The behaviour of the Caribbean Corallianassa longiventris and the Mediterranean Pestarella tyrrhena, two burrowing thalassinideans, was studied in situ and in laboratory aquaria. Burrows of C. longiventris were closed most of the time; they consist of a deep U (down to 1.5 m) with upper and deeper chambers, some of them filled with macrophyte debris. The burrows of P. tyrrhena reached down to a maximum depth of 54 cm and consisted of a shallow U with a mound and a funnel, and a spiral shaft from which several, often debris-filled chambers branched off. The appearance of C. longiventris at the sediment surface to collect debris is strongly triggered by wave swell or odours from plant and animal juices; its burrows are opened within 10 min. The surface activity of P. tyrrhena was relatively less frequent and less predictable. Inside the burrows, both species exhibited different patterns of time allocated to 25 defined behavioural states. After being offered seagrass debris, P. tyrrhena spent relatively less time manipulating this debris, but it handled sediment more often than C. longiventris. During frequent mining events, both species showed sediment-sorting behaviour, which brought a parcel of sediment in close contact with the mouthparts; some of this sediment may be ingested because the fecal rods produced by both shrimps contain very fine sediment particles. Seagrass debris is irregularly tended by P. tyrrhena after its introduction into the chambers. Such material ultimately becomes buried.

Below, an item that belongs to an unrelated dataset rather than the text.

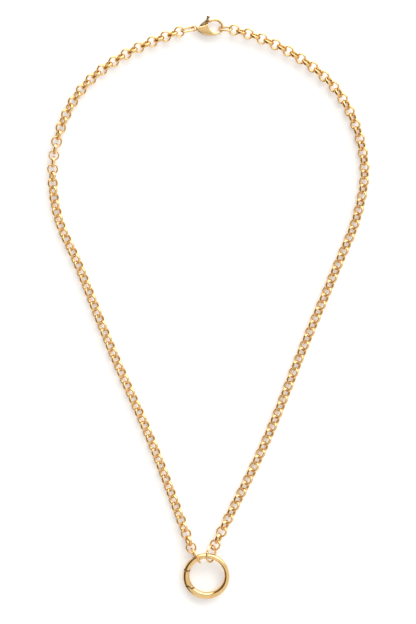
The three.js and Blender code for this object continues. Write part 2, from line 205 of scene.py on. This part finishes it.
board_reach, board_drop = 3000.0, 0.02  # the board is a hair under the lowest wire
board_corners = np.array([(-1, -1, 0), (1, -1, 0), (1, 1, 0), (-1, 1, 0)]) * board_reach
board_mesh = bpy.data.meshes.new("board")
board_mesh.from_pydata(((board_corners - (0, 0, board_drop)) * MM).tolist(), [], [(0, 1, 2, 3)])
board_mesh.materials.append(pale_board())
board = bpy.data.objects.new("board", board_mesh)
scene.collection.objects.link(board)

# ------------------------------------------------------------ clasp body
# Lobster clasp, cast in brass, polished and gold plated: a hook that runs round into a deep belly,
# two cheeks with the slot for the lever between them, and a round eye at the pointed end.

UP = np.array([0.0, 0.0, 1.0])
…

Corallianassa longiventris frequently returns to its debris chambers to pick up pieces of seagrass, which are subsequently cut with the chelae or ripped with the third maxilliped and then transported to another empty chamber nearby. Pieces become smaller with time and show curved cutting edges and bite marks. After 100 to 140 days, 2 to 6 g(dw) seagrass debris are consumed in this manner by individuals of this species. The debris-related behaviour of P. tyrrhena probably enriches the sediment around the burrow for stochastic encounters during later mining events. Such an indirect benefit may also be effective on a population level because other individuals may also encounter this buried nutrient source.